January 17, 1962: President John F. Kennedy signs Executive Order 10988, which guarantees federal workers the right to join unions and bargain collectively.
January 4, 1965: Eight thousand public social workers represented by two different unions in New York City go on strike over workload and wages. Mayor Robert Wagner fired all of the strikers and threw nineteen leaders in jail for two weeks, but with the support of organized labor, the civil rights movement, and community groups, the workers won the strike within a month.
January 27, 1969: A group of Detroit African-American auto workers known as the Eldon Avenue Axle Plant Revolutionary Union Movement leads a wildcat strike against racism and bad working conditions. They are critical of both automakers and the UAW, condemning the seniority system and grievance procedures as racist.
January 31, 1978: After successful representation elections under the oversight of the California Agricultural Labor Relations Board, the United Farm Workers of America officially ends its historic table grape, lettuce and wine boycotts.

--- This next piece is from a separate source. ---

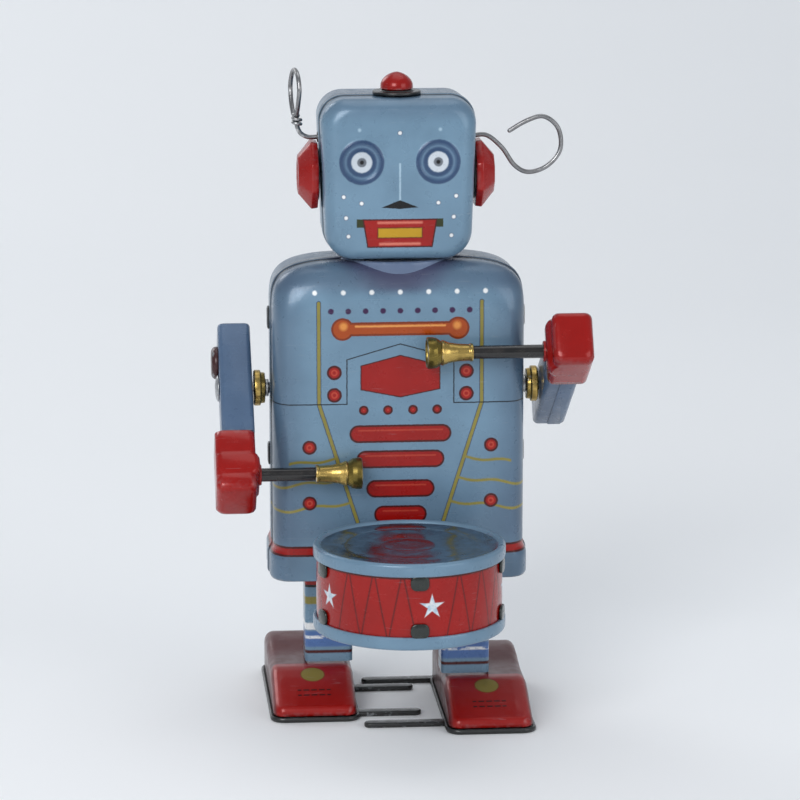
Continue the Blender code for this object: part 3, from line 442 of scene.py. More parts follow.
def chest_print():
    graph = Graph("chest_print")
    work = Print(graph, LIGHT_BLUE)
    x, z, side = work.x, work.z, work.side
    # Painted shade: the sloping top of the chest is darker.
    work.colour = graph.mix(graph.z.ramp(92.5, 96.5, 0.0, 0.55), work.colour, SHADE_BLUE)
    # Painted shadow of the collar on the chest round its foot.
    across, along = graph.x / COLLAR_HALF_X, graph.y / COLLAR_HALF_Y
    reach = (across * across + along * along).root()
    collar_shadow = reach.ramp(1.02, 1.4, 0.9, 0.0) * graph.z.ramp(93.0, 95.5)
    work.colour = graph.mix(collar_shadow, work.colour, COLLAR_SHADOW_BLUE)
    # Painted shade: darker towards the chest's sides.
    work.colour = graph.mix(side.ramp(17.0, 26.5) * 0.55, work.colour, SHADE_BLUE)
    # Painted shade low on the chest.
    low_chest_shade = graph.z.ramp(38.0, 42.0) * graph.z.ramp(44.0, 62.0, 0.35, 0.0)
    work.colour = graph.mix(low_chest_shade, work.colour, SHADE_BLUE)
    work.ink(WHITE, disc(x.fold(DOT_PITCH), z, 0.5, (0, CHEST_DOTS_Z)).most(side - 21.0), 0.3)
    work.ink(PURPLE, disc(x.fold(RIVET_PITCH), z, 0.62, (0, RIVETS_Z)).most(side - 16.2), 0.25)
    line = strokes(side, z, ((CHEST_LINE_X, 92.0), (CHEST_LINE_X, CHEST_LINE_BEND_Z),
                             (CHEST_LINE_FOOT_X, CHEST_LINE_FOOT_Z)), 0.36)
    work.ink(DEEP_BLUE, line - 0.15)
    work.ink(YELLOW, line)
    outside = (CHEST_LINE_FOOT_X - side) + (z - CHEST_LINE_FOOT_Z) * (
        (CHEST_LINE_X - CHEST_LINE_FOOT_X) / (CHEST_LINE_BEND_Z - CHEST_LINE_FOOT_Z))
    for height, reach, phase in RIBBONS:
        wave = (side * 0.62 + phase).sine() * 0.32 - (side - 14.0) * 0.12
        ribbon = (abs(z - height - wave) - 0.3).most(outside).most(side - reach)
        work.ink(YELLOW, ribbon, 0.25)
    panel = strokes(side, z, ((30.0, 70.0), (11.5, 70.0), (11.5, 79.7), (0.0, 83.0)), 0.12)
    work.ink(INK, panel, 0.15)
    lens = (side - 8.6).most(z + side * 0.256 - 80.6).most(71.3 - z + side * 0.198)
    work.ink(DARK_RED, lens)
    work.ink(RED, lens + 0.25)
    handle = block(side, z, 12.4, 1.5, (0, 86.3)).least(disc(side, z, 2.45, (12.4, 86.3)))
    work.ink(BROWN, handle)
    work.ink(ORANGE, handle + 0.45)
    work.ink(rgb(236, 160, 84), abs(z - 86.9) - 0.2 + side.ramp(9.6, 10.4, 0.0, 1.0), 0.3)
    work.ink(rgb(232, 150, 70), disc(side, z, 0.8, (12.2, 86.9)), 0.7)
    ink_stud(work, disc(side, abs(z - 74.45), 1.6, (14.2, 2.45)))
    ink_stud(work, disc(side, abs(z - 54.45), 1.55, (19.6, 6.15)))
    ink_stud(work, disc(abs(side - 5.3), z, 1.05, (2.6, 68.6)))
    ink_grille(work)
    ink_belt(work)
    return varnish(graph, work.colour, seam=seam_distance(graph, TORSO_HIGH.y))


def face_print():
    graph = Graph("face_print")
    work = Print(graph, LIGHT_BLUE)
    x, z, side = work.x, work.z, work.side
    # Painted shade: darker towards the top of the head.
    work.colour = graph.mix(graph.z.ramp(129.5, 133.5) * 0.35, work.colour, SHADE_BLUE)
    eye = disc(side, z, 0.0, EYE_PLACE)
    work.ink(EYE_BLUE, eye - 4.75, 0.25)
    work.ink(EYE_SHADE, abs(eye - 4.35) - 0.36, 0.4)
    work.ink(EYE_GLINT, abs(eye - 3.4) - 0.14, 0.5)
    work.ink(EYE_SHADE, abs(eye - 2.7) - 0.36, 0.4)
    work.ink(rgb(206, 214, 222), eye - 2.2, 0.3)
    work.ink(rgb(110, 116, 124), eye - 1.0, 0.25)
    work.ink(INK, eye - 0.45, 0.3)
    work.ink(PALE_BLUE, stroke(x, z, (0.0, 121.7), (0.0, 113.9), 0.2), 0.2)
    nose = (side * 0.4 + z - 113.95).most(112.05 - z + side * 0.08)
    work.ink(INK, nose)
    lips = (side + (109.9 - z) * 0.16 - 8.0).most(abs(z - 106.8) - 3.1)
    tabs = block(side, z, 0.85, 0.9, (8.4, 109.0))
    work.ink(GREEN, tabs)
    work.ink(DARK_RED, lips)
    work.ink(RED, lips + 0.3)
    work.ink(LIP_LIGHT, stroke(side, z, (0.0, 109.1), (4.6, 109.1), 0.16), 0.55)
    work.ink(LIP_LIGHT, stroke(side, z, (0.0, 104.5), (4.2, 104.5), 0.2), 0.5)
    teeth = block(side, z, 4.65, 0.98, (0, 106.9))
    work.ink(DARK_RED, teeth - 0.18, 0.3)
    work.ink(MOUTH_YELLOW, teeth, 0.25)
    work.ink(PALE_BLUE, disc(side, z, 0.34, (8.6, 129.0)), 0.4)
    for spot_place in FACE_SPOTS:
        spot = disc(side, z, 0.4, spot_place)
        work.ink(DEEP_BLUE, spot - 0.12, 0.25)
        work.ink(WHITE, spot, 0.25)
    return varnish(graph, work.colour, seam=seam_distance(graph, HEAD_HIGH.y))


def back_print():
    """Plainer print of the torso's back: belt, panel outline and rivets round the key."""
    graph = Graph("back_print")
    work = Print(graph, LIGHT_BLUE)
    z, side = work.z, work.side
    # Painted shade towards the sides, and a painted dark reflection on the top.
    work.colour = graph.mix(side.ramp(19.0, 26.5) * 0.3, work.colour, SHADE_BLUE)
    work.colour = graph.mix(graph.z.ramp(90.0, 99.0, 0.0, 0.6), work.colour, SHADE_BLUE)
    panel = abs(block(side, z, 18.0, 24.0, (0, 66.0))) - 0.2
    work.ink(DEEP_BLUE, panel)
    ring = abs(disc(side, z, 8.2, (0, 58.0))) - 0.35
    work.ink(YELLOW, ring)
    for height in (46.0, 86.0):
        work.ink(WHITE, disc(work.x.fold(DOT_PITCH), z, 0.6, (0, height)).most(side - 15.5), 0.3)
    ink_belt(work)
    return varnish(graph, work.colour, seam=seam_distance(graph, TORSO_HIGH.y))


def head_back_print():
    graph = Graph("head_back_print")
    work = Print(graph, LIGHT_BLUE)
    z, side = work.z, work.side
    # Painted dark reflection: the top is darker.
    work.colour = graph.mix(graph.z.ramp(131.0, 134.5, 0.0, 0.6), work.colour, SHADE_BLUE)
    vents = union(bar(side, z, 8.0, 0.9, height) for height in (112.0, 117.0, 122.0))
    work.ink(DEEP_BLUE, vents.most(2.0 - graph.y))
    work.ink(WHITE, disc(side, z, 0.5, (11.5, 128.0)), 0.25)
    return varnish(graph, work.colour, seam=seam_distance(graph, HEAD_HIGH.y))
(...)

January 20, 1986: First observance of Martin Luther King, Jr., federal holiday.
January 31, 2002: Union and student pressure forces Harvard University to adopt new labor policies raising wages for lowest-paid workers.
January 31, 2005: Five months after Hurricane Katrina, the New Orleans school board fires every teacher in the district in what the United Teachers of New Orleans sees as an effort to break the union and privatize the school system.
January 29, 2009: President Barack Obama signs the Lilly Ledbetter Fair Pay Act, making it easier for women and minorities to win pay discrimination suits.
January 27, 2014: Pete Seeger dies in New York at age 94.
January 27, 2014: Members of the Northwestern University football team announce they are seeking union recognition.